The candidate or institute making a nomination for a position must fill in the special application prepared by the commission. The nomination must be submitted along with the candidate’s personal data as well as the candidate’s financial clarification and an undertaking to accept full legal responsibilities for the authenticity of the supplied information sealed with his signature and finger prints.
With exception to what is stipulated in article three, the Supreme Judiciary Council undertakes the task of applying the standards provided for in Article one in respect of Judicial members.
Without prejudice to any other severe penalty provided by law, anyone who declines, neglects or give incorrect information in the submitted questionnaire requested by the commission shall be imprisoned for a period of no less than one year. The same penalty shall be applied in the case of any employee or person who declines to provide the commission or refuses access to any evidence or documents under his disposal or refuses to provide help in that matter or destroys evidence.
The same punishment shall also be applicable to those who carry on in their position after a decision of a non-compatibility of standards was issued against them as stipulated in the provisions this law.
This legislation will be in force for ten years from the date of issue.
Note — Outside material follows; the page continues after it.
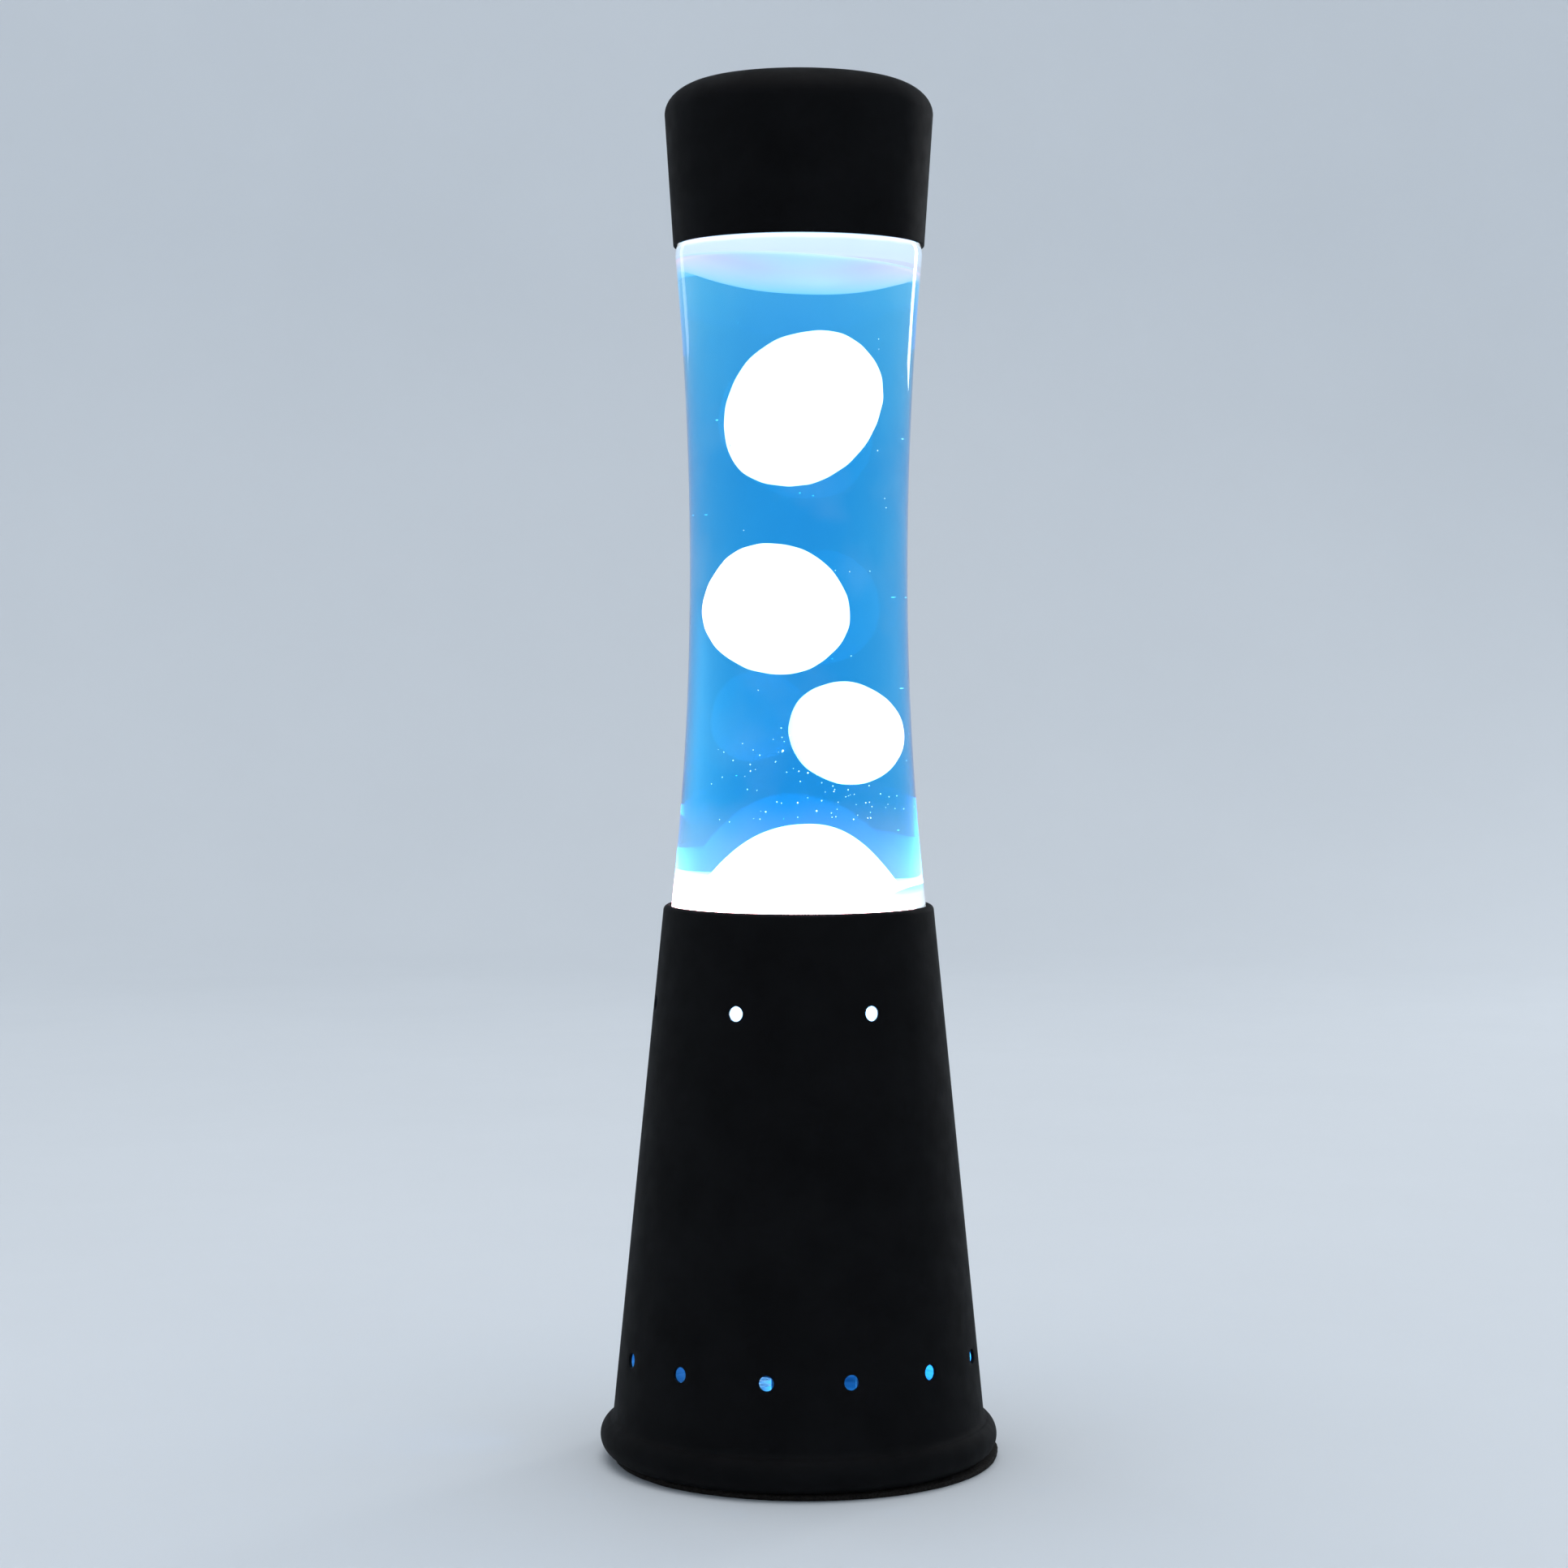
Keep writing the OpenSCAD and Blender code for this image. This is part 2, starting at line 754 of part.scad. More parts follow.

Legislation No.20 of 2012 relating to the Supreme Integrity Commission and its amendments shall herewith be rendered null and void from the date these legislations take effect.
This legislation shall come into effect, thirty days from the date of issue and all other legislation contrary to this shall be made void. This legislation should be published in the official gazette.
The General National Congress (GNC)
Tripoli, 5 May 2012
This is not a legal translation of the law. Readers should seek a legal translation for total accuracy.